• **Problem to solve**: Say only how many lines contain the word "joints".

— START Dataset records —

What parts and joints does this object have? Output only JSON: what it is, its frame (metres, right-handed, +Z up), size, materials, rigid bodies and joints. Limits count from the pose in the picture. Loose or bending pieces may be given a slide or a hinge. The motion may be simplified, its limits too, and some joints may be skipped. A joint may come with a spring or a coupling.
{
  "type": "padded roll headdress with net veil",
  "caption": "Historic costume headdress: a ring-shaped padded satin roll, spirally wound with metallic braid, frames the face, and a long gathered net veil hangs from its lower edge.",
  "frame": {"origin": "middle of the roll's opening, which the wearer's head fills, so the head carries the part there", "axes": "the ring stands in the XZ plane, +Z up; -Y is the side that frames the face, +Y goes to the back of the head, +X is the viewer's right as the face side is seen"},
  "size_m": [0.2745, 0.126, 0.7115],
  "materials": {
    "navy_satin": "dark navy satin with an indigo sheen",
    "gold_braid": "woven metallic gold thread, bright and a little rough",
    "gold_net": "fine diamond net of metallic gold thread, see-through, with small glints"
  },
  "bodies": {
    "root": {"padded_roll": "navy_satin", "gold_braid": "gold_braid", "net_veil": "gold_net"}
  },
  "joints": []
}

— END Dataset records —
— START Dataset records —

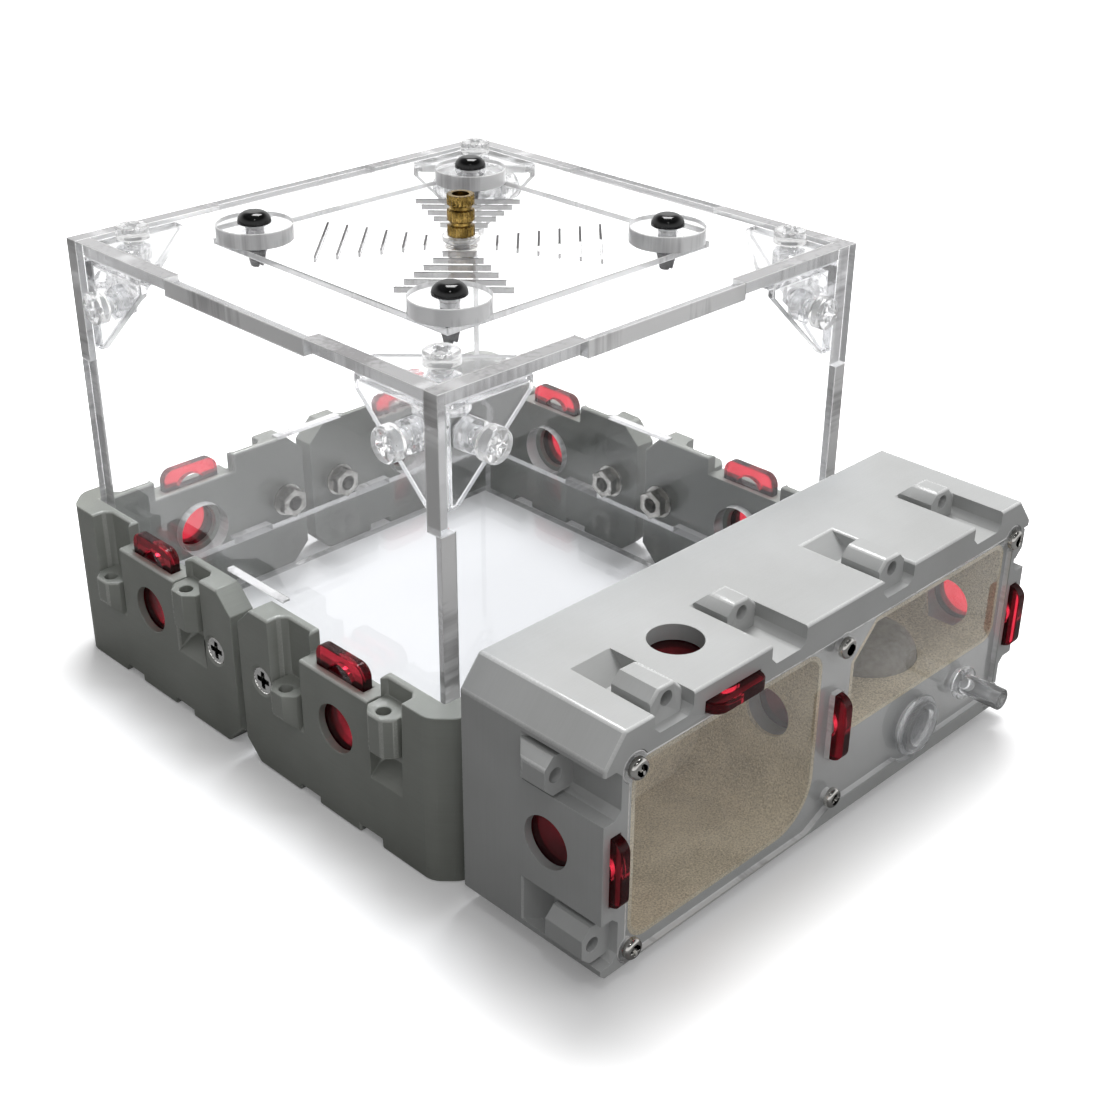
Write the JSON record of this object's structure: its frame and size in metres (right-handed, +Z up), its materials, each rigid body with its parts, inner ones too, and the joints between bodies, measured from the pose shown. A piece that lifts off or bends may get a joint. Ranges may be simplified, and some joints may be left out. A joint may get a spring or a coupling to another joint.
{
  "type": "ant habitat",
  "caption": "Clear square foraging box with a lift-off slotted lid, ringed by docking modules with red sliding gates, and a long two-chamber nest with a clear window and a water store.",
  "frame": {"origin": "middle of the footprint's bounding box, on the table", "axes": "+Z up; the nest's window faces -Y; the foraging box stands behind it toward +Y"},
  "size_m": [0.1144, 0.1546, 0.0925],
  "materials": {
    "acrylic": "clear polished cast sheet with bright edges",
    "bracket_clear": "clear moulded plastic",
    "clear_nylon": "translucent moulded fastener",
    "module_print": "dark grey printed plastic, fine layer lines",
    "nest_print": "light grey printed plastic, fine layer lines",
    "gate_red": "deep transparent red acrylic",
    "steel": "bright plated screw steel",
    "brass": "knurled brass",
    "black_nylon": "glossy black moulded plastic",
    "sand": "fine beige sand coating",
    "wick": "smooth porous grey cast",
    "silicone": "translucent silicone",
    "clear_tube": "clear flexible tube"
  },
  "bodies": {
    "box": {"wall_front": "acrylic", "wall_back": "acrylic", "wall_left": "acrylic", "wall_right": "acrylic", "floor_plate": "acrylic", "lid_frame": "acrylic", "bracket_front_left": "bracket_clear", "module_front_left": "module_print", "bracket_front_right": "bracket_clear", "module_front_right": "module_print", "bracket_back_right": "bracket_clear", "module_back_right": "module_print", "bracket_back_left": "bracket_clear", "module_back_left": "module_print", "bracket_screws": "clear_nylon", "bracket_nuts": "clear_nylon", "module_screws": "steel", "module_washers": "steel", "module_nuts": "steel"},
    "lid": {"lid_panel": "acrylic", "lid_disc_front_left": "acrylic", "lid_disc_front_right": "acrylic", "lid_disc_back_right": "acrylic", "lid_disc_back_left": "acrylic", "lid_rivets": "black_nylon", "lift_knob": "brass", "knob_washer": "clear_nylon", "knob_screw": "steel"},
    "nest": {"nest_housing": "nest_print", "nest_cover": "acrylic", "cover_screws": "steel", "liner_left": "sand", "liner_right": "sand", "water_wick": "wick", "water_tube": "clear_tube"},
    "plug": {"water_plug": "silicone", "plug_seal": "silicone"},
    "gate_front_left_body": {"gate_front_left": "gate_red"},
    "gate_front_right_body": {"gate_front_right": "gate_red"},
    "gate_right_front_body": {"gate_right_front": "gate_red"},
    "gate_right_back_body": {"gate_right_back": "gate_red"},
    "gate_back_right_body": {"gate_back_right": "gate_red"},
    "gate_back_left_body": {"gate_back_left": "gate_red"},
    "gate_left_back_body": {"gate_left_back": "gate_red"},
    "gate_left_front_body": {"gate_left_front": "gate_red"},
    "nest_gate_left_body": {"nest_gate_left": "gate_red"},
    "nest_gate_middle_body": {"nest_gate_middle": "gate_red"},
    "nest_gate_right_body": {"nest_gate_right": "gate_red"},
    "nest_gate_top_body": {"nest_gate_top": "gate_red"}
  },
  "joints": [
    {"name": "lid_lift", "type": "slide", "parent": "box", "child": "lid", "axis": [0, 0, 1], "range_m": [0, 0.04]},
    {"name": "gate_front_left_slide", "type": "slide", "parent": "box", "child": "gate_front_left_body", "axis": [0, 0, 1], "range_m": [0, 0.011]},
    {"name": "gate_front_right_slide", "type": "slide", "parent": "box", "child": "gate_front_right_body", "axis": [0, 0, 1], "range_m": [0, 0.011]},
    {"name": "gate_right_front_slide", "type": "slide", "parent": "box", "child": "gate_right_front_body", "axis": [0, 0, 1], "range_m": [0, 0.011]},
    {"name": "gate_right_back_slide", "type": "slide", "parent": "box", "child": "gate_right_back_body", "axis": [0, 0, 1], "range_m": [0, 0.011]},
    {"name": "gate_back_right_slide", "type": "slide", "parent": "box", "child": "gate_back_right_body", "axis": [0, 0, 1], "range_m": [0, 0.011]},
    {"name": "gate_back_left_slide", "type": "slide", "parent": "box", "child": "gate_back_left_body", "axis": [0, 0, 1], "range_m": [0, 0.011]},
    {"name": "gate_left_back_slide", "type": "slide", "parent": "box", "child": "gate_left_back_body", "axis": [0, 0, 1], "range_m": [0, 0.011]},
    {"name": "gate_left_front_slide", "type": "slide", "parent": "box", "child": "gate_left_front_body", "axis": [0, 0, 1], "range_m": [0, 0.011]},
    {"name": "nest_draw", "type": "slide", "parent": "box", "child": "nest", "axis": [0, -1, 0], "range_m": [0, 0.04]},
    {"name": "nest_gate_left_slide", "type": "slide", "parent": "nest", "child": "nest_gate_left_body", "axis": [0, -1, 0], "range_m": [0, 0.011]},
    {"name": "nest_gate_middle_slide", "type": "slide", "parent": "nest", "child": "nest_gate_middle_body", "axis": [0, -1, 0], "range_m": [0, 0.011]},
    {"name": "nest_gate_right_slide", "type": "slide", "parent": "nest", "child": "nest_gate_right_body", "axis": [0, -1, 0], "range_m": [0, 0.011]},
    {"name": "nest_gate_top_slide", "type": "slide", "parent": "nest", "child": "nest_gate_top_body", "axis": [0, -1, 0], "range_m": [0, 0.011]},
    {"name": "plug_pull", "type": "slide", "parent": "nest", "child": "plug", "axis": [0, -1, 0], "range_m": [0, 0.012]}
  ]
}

— END Dataset records —
— START Dataset records —

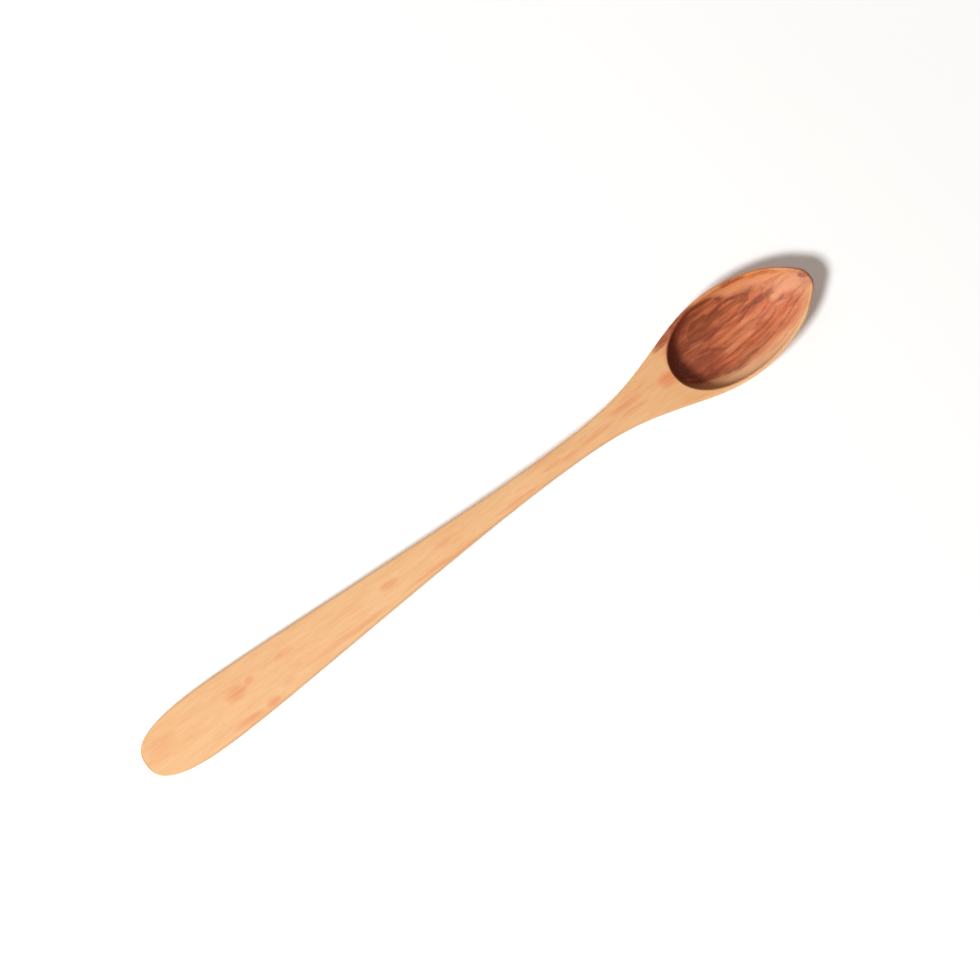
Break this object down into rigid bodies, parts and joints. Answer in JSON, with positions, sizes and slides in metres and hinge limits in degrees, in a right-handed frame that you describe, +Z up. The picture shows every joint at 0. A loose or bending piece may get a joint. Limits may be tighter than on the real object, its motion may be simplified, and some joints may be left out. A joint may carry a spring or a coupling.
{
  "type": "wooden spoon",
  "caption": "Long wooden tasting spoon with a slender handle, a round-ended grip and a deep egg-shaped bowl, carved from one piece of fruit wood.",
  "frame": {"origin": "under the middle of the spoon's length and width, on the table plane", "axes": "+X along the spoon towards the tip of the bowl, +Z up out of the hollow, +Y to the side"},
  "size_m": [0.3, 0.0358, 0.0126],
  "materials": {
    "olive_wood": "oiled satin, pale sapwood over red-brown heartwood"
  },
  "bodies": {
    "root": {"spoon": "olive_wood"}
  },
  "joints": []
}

— END Dataset records —

• **Result**: 6